May 21, 2008
Susan Jacoby's Freethinkers
I’ve just finished Susan Jacoby’s 2004 book Freethinkers: A History of American Secularism, which I enjoyed reading. It is an account of freethought from Thomas Paine’s The Age of Reason and Virginia’s 1786 Act for Establishing Religious Freedom to present-day battles between those supporting and fighting the teaching of evolution. The book’s tone remains fairly measured throughout, and her gallery of “infidels”—Paine, William Lloyd Garrison, Lucretia Mott, Robert Ingersoll, Emma Goldman, Roger Nash Baldwin, Madalyn Murray O’Hair—provides a welcome counterpoint to the figures that usually crop up in histories of American thought. Ingersoll in particular comes across as a winning figure, and Jacoby includes the eulogy he delivered at Walt Whitman’s funeral, on March 30, 1892, as an appendix. From that oration:
He came into our generation a free, untrammeled spirit, with sympathy for all. His arm was beneath the form of the sick. He sympathized with the imprisoned and despised, and even on the brow of crime he was great enough to place the kiss of human sympathy.

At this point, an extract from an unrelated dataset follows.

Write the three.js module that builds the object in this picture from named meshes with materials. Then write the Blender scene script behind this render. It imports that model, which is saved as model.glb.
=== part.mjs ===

One of the greatest lines in our literature is his, and the line is great enough to do honor to the greatest genius that has ever lived. He said, speaking of an outcast: "Not till the sun excludes you do I exclude you."

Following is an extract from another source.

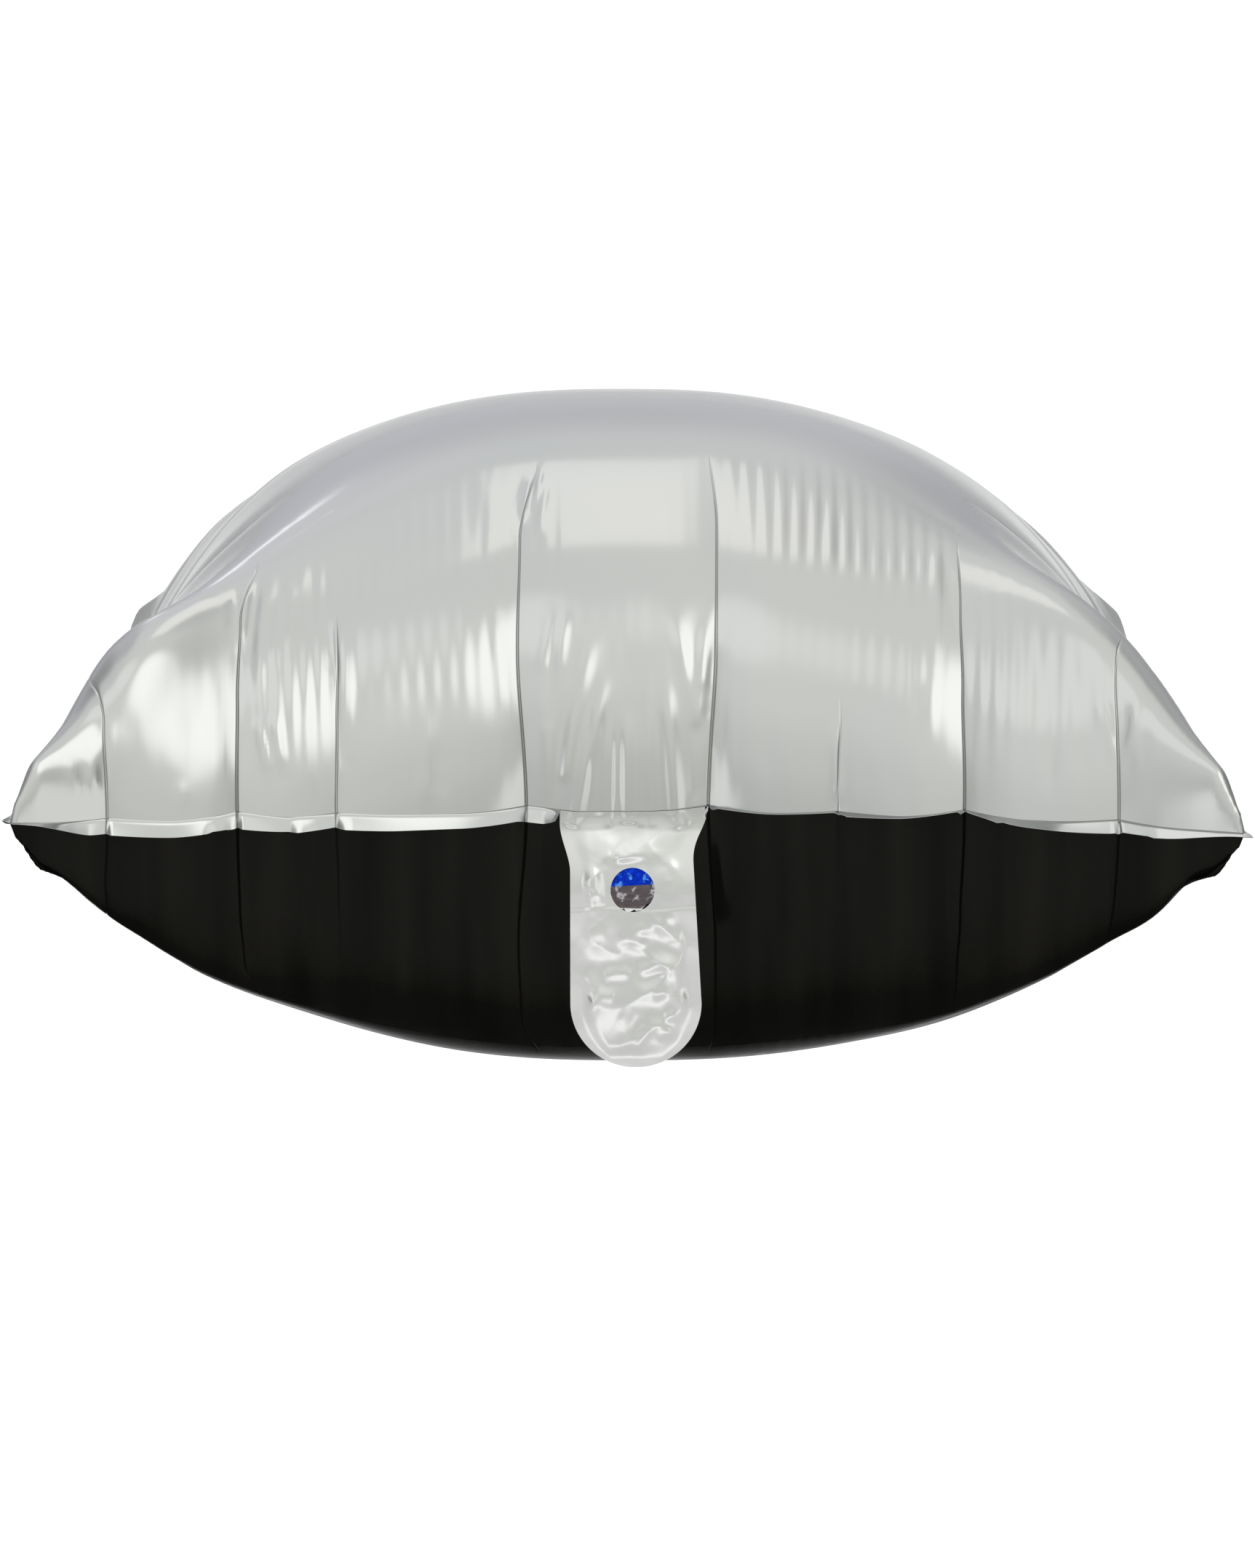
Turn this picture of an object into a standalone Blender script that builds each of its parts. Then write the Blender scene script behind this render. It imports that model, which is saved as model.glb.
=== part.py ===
"""Square foil balloon with a hanging filling tail. Metres, +Z up, the tail's edge towards -Y.

Two square films, one silver and one black, are welded together along a narrow flange. Gas
makes the pair into a pillow whose edges draw in and gather into pleats. The tail is two more
plies of the same films with a flat valve between them, and it hangs from the near edge. The
origin is the centre of the pillow, at the height of the weld.
"""

import math

import bmesh
import bpy
from mathutils import Vector

# The pillow, for a film whose flat side is 457 mm (18 inches).
FILM_HALF = 0.2285
CORNER_TAKE_UP = 0.0176
SIDE_TAKE_UP = 0.0317
END_TAKE_UP = 0.0486
PLAN_POWER = 3.1
EDGE_POWER = 1.46
CROWN_POWER = 2.6
CORNER_FULLNESS = 1.72
BACK_HEIGHT = 0.1293
FRONT_HEIGHT = 0.1220
WALL = 0.003
MESH_GAP = 0.0003
HALF_GAP = MESH_GAP / 2

# The ridge that runs from each corner towards the crown.
RIDGE_RISE = 0.0080
RIDGE_PLACE = 0.73
RIDGE_REACH = 0.188
RIDGE_HALF = 0.147

# How far each corner of the weld curls up, by its u and v.
CURL_REACH = 0.38
CORNER_CURLS = {(-1, -1): 0.0060, (1, -1): -0.0015, (-1, 1): 0.0020, (1, 1): -0.0025}

# The welded flange round the pillow: each ply of it, level up to a knee and then leaning.
FLANGE_WIDTH = 0.006
FLANGE_KNEE = 0.0016
FLANGE_PLY = 0.0006

# How far the flange leans down, in degrees, at places along each edge from -1 to 1.
FLANGE_LEANS = {
    "near": ((-1, -45), (-0.9, -20), (-0.7, 58), (-0.2, 58), (-0.13, 0), (0.6, 0), (0.8, 50), (1, 35)),
    "far": ((-1, 20), (-0.7, -30), (-0.1, -20), (0.3, 40), (0.8, 45), (1, 10)),
    "left": ((-1, -45), (-0.8, 30), (0.1, 45), (0.5, -10), (1, 20)),
    "right": ((-1, 35), (-0.6, -15), (0.0, -35), (0.5, 25), (1, 10)),
}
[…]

His charity was as wide as the sky, and wherever there was human suffering, human misfortune, the sympathy of Whitman bent above it as the firmament bends above the earth.
He was built on a broad and splendid plan -- ample, without appearing to have limitations -- passing easily for a brother of mountains and seas and constellations; caring nothing for the little maps and charts with which timid pilots hug the shore, but giving himself freely with recklessness of genius to winds and waves and tides; caring for nothing as long as the stars were above him. He walked among men, among writers, among verbal varnishers and veneerers, among literary milliners and tailors, with the unconscious majesty of an antique god.
That last word brings to mind Michael Robertson’s new book, Worshipping Walt: Whitman’s Disciples (Princeton), which I have not yet seen, but which various reviews have made sound appealing (see brief commentaries in the New Yorker and the New York Observer).